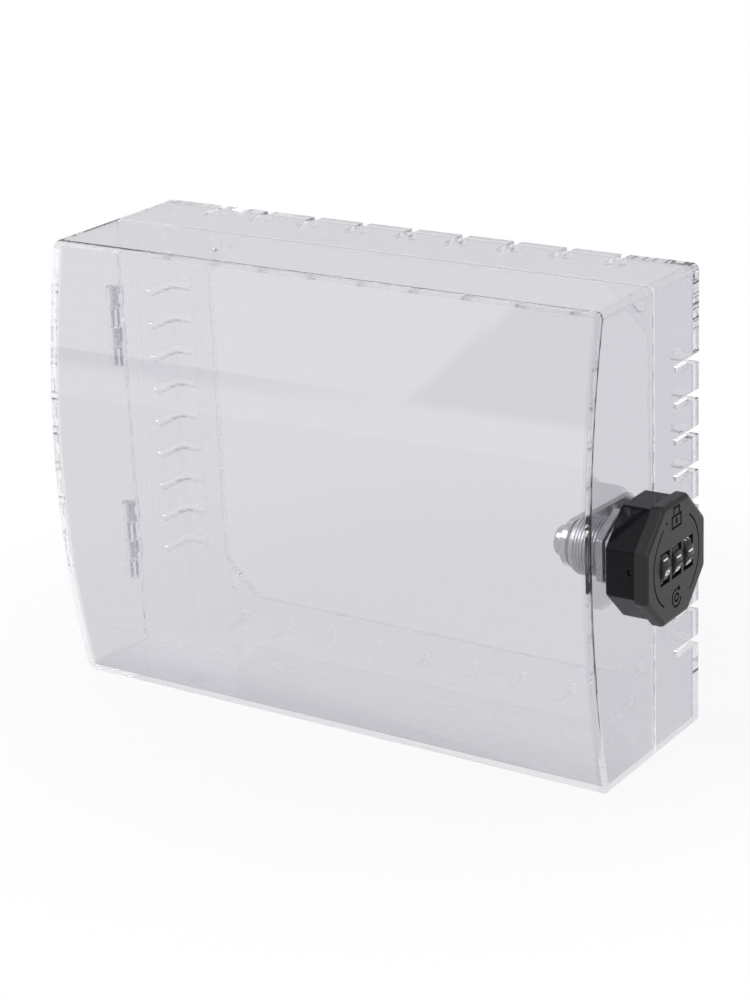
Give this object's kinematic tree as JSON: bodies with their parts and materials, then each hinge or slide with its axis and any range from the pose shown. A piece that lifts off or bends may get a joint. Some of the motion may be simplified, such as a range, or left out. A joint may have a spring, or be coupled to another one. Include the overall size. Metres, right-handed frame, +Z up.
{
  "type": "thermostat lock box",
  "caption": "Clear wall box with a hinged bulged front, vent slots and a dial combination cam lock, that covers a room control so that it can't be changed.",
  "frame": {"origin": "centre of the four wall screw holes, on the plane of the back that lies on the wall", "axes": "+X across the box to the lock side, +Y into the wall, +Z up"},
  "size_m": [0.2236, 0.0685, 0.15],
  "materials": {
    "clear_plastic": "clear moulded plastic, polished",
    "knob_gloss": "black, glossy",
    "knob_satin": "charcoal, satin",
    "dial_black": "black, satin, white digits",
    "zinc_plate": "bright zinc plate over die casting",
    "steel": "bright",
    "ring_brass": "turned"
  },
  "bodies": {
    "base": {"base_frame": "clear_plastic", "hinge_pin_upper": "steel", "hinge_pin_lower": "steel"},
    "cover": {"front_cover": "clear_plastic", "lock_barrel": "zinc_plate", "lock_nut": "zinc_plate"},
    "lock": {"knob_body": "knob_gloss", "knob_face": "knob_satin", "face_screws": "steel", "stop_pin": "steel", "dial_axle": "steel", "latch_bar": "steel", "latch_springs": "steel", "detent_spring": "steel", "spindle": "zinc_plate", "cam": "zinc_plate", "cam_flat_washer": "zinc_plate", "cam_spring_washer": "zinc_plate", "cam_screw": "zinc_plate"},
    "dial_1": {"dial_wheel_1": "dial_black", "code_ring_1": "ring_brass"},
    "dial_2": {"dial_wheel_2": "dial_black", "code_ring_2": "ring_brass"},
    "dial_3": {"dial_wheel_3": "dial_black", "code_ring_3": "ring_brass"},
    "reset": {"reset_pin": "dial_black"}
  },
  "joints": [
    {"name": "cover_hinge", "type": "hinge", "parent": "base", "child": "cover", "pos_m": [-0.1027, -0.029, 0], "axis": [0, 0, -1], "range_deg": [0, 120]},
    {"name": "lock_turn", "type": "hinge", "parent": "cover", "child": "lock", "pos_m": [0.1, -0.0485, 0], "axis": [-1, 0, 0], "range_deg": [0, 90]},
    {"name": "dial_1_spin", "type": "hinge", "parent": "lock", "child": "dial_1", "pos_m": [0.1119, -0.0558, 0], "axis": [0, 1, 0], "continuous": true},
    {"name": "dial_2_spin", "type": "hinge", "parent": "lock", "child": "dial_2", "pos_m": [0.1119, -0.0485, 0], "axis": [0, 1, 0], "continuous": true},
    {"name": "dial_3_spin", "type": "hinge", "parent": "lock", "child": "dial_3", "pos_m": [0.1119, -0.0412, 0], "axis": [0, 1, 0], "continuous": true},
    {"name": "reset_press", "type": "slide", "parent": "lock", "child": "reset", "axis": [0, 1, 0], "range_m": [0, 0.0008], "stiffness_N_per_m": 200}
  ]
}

...

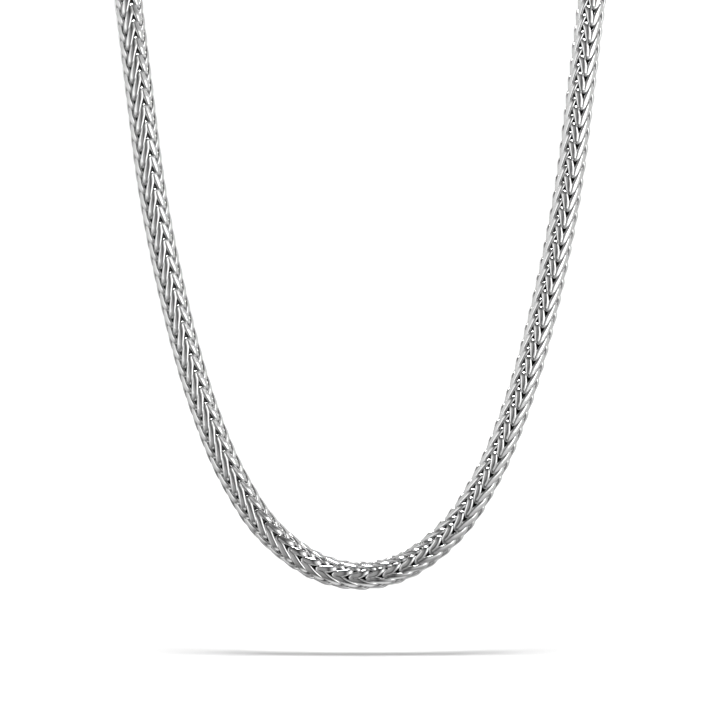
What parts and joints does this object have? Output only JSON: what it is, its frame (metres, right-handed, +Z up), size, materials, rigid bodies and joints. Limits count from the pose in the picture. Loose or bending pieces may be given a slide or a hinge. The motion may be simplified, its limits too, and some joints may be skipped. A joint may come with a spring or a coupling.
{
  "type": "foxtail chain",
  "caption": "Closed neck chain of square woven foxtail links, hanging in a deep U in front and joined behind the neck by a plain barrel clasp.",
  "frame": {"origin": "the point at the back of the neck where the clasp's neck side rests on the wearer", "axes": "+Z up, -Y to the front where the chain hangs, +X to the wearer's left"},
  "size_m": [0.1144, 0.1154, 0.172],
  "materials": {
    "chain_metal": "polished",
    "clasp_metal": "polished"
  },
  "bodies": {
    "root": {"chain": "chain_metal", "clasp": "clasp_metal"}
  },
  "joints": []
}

---

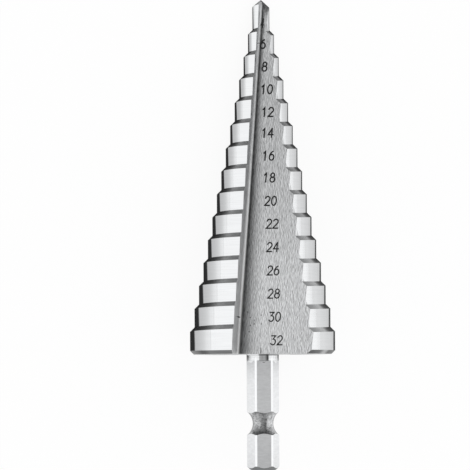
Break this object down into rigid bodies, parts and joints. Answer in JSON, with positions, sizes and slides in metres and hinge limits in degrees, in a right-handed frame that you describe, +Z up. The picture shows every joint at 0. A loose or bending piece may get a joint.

▶ **TO BE DONE**:
Locate and copy each line in the data above that includes the word "bending".

▶ **PROBLEM SOLUTION**:
What parts and joints does this object have? Output only JSON: what it is, its frame (metres, right-handed, +Z up), size, materials, rigid bodies and joints. Limits count from the pose in the picture. Loose or bending pieces may be given a slide or a hinge. The motion may be simplified, its limits too, and some joints may be skipped. A joint may come with a spring or a coupling.
Break this object down into rigid bodies, parts and joints. Answer in JSON, with positions, sizes and slides in metres and hinge limits in degrees, in a right-handed frame that you describe, +Z up. The picture shows every joint at 0. A loose or bending piece may get a joint.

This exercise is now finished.